The board makes flawed assumptions about the efficacy of traffic enforcement by police, arguing that more traffic enforcement decreases the risk of speeding and dangerous driving.
However, a recent study by the National Institutes of Health found that speeding citations have limited effects on deterrence.
Traffic stops are the most common reason for contact with police, creating opportunities for police to continue to brutalize and kill people of color. It happened in Buffalo to Quentin Suttles and Jose Hernandez-Rossy, and to Sandra Bland, Philando Castile and innumerable others. Decreasing the chances of police encounters is thus an urgent safety measure for Black residents.
Removing police from traffic enforcement would also save money. The BPD uses 28% of the city’s budget, and police officers have higher salaries than most municipal employees. Entrusting traffic enforcement to unarmed, non-police employees would cost less to maintain and decrease the risk of deadly police encounters.
Finally, committing traffic enforcement to community residents can create jobs and improve interactions with traffic safety officers.
Targeted changes to Buffalo’s infrastructure will improve traffic safety and decrease reliance on punitive traffic enforcement. The board rebuffs this proposal, arguing that updating road design could take decades. But this has not been the case in other areas. In Amherst, speed-reducing traffic circles installed on Harlem Road and Kensington Avenue have made simple and impactful traffic improvements. Similar approaches could be taken on Buffalo’s most dangerous streets, with near immediate results.
The editorial board’s myopic decry of “defund the police” as a “foolish” slogan exemplifies what Martin Luther King Jr. called “shallow understanding from people of goodwill”: people who say, “I agree with you in the goal you seek, but I cannot agree with your methods,” and who “paternalistically believe [they] can set the timetable for another man’s freedom.”

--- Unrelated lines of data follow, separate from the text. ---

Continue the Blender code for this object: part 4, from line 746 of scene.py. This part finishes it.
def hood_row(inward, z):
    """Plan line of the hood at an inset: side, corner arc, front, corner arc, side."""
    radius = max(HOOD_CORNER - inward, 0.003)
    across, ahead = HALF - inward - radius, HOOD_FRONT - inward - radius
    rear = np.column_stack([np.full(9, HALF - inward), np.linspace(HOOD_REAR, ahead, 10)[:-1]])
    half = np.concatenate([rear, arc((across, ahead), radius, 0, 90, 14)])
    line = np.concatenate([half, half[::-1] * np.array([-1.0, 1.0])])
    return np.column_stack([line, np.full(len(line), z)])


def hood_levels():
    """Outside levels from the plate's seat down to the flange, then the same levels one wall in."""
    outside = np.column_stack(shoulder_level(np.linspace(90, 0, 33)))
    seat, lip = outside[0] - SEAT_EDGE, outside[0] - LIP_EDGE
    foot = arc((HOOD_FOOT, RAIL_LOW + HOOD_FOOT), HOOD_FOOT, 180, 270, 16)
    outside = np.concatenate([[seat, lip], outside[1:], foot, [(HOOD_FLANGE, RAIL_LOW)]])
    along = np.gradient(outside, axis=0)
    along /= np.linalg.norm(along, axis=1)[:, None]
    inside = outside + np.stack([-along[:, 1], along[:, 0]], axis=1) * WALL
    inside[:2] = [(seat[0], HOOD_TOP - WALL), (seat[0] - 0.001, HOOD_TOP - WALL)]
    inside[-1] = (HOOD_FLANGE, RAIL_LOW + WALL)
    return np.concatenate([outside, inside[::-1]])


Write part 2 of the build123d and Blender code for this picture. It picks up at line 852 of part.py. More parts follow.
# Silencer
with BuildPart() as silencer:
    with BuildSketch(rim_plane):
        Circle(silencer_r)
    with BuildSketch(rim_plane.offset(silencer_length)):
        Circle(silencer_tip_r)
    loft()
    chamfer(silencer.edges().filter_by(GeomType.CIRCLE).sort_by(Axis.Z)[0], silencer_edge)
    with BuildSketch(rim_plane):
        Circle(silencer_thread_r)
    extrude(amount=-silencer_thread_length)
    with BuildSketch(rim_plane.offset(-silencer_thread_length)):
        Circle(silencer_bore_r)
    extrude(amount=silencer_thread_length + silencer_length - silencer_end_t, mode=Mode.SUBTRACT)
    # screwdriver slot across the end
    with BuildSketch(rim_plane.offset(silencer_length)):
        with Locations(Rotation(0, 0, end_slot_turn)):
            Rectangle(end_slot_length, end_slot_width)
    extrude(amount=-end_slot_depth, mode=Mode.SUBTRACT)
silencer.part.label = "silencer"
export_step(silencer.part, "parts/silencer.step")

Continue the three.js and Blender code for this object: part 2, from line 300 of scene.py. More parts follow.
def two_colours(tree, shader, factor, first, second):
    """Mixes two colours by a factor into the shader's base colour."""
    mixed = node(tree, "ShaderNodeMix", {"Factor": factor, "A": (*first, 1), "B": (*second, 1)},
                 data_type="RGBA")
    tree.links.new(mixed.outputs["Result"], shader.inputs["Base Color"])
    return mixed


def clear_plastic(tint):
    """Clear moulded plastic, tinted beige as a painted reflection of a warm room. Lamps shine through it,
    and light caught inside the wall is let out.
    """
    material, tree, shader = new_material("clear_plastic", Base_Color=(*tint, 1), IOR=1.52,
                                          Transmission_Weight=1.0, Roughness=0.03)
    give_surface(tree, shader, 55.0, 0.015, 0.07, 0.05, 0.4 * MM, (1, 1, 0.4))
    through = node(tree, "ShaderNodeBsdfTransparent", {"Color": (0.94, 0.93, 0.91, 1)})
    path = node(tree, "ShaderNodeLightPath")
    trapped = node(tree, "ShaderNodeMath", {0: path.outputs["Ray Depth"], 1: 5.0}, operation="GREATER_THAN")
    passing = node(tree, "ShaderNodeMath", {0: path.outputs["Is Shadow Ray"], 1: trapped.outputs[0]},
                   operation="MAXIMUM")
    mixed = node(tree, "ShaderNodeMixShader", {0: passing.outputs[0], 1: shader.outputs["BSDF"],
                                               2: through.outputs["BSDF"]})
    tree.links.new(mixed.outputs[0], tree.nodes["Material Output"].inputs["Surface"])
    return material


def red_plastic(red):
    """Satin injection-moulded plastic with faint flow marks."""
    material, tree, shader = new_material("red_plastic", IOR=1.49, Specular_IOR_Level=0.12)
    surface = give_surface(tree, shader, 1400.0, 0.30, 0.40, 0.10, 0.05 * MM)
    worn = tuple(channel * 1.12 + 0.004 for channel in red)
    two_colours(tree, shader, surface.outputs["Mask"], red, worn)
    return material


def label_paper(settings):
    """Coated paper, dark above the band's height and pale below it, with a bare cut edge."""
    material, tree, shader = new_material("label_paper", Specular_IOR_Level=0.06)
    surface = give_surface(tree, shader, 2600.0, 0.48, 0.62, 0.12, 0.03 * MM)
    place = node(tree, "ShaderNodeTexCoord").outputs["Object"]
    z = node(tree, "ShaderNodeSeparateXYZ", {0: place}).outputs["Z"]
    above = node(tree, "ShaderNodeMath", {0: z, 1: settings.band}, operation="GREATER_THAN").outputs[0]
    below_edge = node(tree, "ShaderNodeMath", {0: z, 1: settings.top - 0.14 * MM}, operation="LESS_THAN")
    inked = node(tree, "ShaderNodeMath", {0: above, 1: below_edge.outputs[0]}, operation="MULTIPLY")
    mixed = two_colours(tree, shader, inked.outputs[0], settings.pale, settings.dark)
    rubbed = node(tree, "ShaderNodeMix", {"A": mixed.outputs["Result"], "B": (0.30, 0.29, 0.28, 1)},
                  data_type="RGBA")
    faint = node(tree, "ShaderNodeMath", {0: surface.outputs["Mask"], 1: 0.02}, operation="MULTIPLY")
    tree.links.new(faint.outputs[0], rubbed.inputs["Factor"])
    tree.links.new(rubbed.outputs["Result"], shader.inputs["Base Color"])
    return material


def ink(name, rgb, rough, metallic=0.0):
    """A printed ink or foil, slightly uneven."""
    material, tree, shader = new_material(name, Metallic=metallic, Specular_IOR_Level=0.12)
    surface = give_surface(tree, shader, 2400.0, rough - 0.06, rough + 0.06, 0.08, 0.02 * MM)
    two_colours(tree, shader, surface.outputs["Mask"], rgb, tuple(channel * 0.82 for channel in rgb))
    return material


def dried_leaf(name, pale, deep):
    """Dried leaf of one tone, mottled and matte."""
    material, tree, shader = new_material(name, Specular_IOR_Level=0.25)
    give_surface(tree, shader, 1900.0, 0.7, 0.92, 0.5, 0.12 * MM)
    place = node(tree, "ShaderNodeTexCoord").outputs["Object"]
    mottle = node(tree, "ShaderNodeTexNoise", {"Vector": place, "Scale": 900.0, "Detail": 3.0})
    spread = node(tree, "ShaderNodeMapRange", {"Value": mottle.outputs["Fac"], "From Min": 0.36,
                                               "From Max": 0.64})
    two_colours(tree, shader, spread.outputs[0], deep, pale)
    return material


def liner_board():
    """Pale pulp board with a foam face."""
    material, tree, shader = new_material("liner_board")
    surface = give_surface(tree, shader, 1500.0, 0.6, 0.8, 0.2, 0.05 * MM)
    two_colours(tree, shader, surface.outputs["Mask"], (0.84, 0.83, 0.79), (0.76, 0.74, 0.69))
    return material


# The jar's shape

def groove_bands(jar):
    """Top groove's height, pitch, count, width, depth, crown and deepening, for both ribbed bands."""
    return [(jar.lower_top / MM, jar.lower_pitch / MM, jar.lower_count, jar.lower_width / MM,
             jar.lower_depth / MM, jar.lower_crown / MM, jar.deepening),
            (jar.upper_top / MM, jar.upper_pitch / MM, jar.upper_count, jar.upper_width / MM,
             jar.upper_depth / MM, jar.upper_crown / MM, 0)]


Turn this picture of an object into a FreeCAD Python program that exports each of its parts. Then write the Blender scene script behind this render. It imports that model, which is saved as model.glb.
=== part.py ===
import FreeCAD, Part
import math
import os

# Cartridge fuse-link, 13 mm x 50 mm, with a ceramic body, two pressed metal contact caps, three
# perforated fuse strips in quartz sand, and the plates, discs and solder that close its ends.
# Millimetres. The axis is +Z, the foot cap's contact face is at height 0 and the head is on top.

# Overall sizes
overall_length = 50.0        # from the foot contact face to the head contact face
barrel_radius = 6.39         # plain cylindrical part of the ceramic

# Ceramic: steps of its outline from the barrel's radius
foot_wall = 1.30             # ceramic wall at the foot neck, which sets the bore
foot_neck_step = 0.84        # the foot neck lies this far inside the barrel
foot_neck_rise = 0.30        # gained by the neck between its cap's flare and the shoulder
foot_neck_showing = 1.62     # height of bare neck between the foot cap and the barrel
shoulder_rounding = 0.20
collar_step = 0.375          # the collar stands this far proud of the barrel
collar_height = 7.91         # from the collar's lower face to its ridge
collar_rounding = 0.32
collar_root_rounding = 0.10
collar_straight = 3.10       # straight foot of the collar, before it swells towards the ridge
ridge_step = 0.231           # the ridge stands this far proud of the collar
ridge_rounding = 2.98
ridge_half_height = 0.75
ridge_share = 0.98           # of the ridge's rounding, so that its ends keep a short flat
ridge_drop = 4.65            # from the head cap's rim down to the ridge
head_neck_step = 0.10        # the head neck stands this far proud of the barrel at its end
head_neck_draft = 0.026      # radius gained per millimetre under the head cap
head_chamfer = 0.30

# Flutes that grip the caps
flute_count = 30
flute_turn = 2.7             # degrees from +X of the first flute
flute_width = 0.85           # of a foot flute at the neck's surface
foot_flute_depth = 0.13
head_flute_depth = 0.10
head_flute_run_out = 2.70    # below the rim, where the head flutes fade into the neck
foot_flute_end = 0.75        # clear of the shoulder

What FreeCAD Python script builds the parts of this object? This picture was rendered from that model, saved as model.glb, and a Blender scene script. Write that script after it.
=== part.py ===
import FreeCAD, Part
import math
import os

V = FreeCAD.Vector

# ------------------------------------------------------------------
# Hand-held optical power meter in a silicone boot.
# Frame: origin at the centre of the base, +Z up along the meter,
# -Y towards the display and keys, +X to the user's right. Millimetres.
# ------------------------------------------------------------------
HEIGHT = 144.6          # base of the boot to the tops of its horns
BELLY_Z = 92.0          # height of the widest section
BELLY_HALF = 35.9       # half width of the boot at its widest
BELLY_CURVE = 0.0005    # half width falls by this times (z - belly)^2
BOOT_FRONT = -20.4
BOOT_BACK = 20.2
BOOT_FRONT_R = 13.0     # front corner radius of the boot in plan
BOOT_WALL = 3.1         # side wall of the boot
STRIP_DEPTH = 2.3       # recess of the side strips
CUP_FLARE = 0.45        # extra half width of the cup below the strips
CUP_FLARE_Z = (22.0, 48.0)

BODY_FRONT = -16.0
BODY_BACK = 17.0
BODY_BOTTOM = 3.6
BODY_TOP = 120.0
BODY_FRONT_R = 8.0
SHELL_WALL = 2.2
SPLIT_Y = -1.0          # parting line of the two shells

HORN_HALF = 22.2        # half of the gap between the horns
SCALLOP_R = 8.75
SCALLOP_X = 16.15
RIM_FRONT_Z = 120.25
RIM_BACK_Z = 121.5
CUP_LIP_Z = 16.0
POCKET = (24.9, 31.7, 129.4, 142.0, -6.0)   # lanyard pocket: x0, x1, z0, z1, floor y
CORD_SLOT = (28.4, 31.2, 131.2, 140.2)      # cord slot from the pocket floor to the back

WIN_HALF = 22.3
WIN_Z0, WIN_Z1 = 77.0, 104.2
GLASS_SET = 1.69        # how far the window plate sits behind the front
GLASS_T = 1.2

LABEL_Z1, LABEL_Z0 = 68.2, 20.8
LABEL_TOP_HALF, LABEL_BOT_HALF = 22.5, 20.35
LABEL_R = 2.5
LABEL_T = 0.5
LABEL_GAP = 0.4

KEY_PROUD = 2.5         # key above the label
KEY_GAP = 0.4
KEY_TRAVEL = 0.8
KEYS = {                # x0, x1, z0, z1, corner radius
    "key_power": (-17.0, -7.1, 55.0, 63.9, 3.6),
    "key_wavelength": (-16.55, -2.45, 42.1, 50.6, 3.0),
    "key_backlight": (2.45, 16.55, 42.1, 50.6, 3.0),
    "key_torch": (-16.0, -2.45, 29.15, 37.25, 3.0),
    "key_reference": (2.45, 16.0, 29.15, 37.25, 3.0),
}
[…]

Defunding the police is an exceedingly practical step toward redressing systemic racism and classism. Reallocating funds from a bloated police budget into social programs is sorely needed after decades of failed liberal police reforms and of gutting essential community services that define truly civilized societies.
We do not advocate defunding the police in haste or malice, but because, 52 years after King’s death, police are still empowered to murder, torture and maim Black people with impunity. This is why we advocate for design, and not police.
Jalonda Hill is a member of Buffalo’s Fair Fines + Fees Coalition.